I’ve been trying to do this in Roll, but it seems Integrant wasn’t designed for that.

Relevant issue.

My workaround.

In the end the best approach is to restart the whole system, and define suspend / resume methods for keys that don’t need to restart if the arguments didn’t change.

Yes, it seems there’s not a “proper” way to do this within Integrant itself. I’m not sure why James thinks restarting a specific component and its dependencies would be less reliable, though…

Sorry, I’ve never used Integrant, but doesn’t this describe what you want:

Both init and halt! can take a second argument of a collection of keys. If this is supplied, the functions will only initiate or halt the supplied keys (and any referenced keys).

If you run init with a collection of keys, you will get as a result a system with only these keys + their dependencies, leaving all the other (unspecified) keys missing.
So you either restart all your system, or you have to manually keep track of the unspecified keys and merge them back (as in the workaround I posted).
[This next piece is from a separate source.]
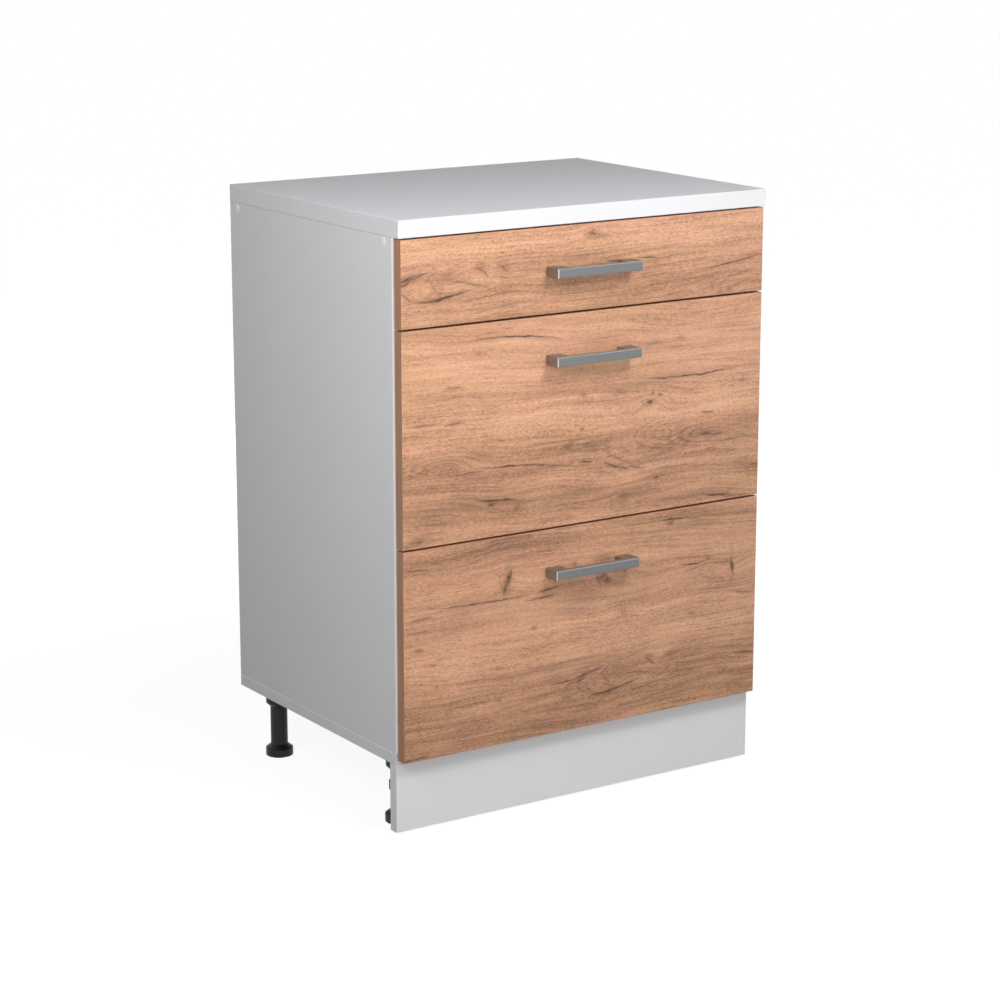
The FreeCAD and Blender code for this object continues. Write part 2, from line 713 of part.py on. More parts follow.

Isn’t that what you would want?

Like you have this tree:

A -> B \>
   \> C -> D

A depends on B
A depends on C
B depends on D
C depends on D

Now you’re saying that D is broken, so you’d like to swap all use of D for a new one in your running system, but you’re not willing to halt the entire system and restart it all.

So you need to halt and init only A, B, C and D, assuming there’s a bunch of other independent pieces in the system other then just that.

Isn’t that what would happen if you say halt D and init D again?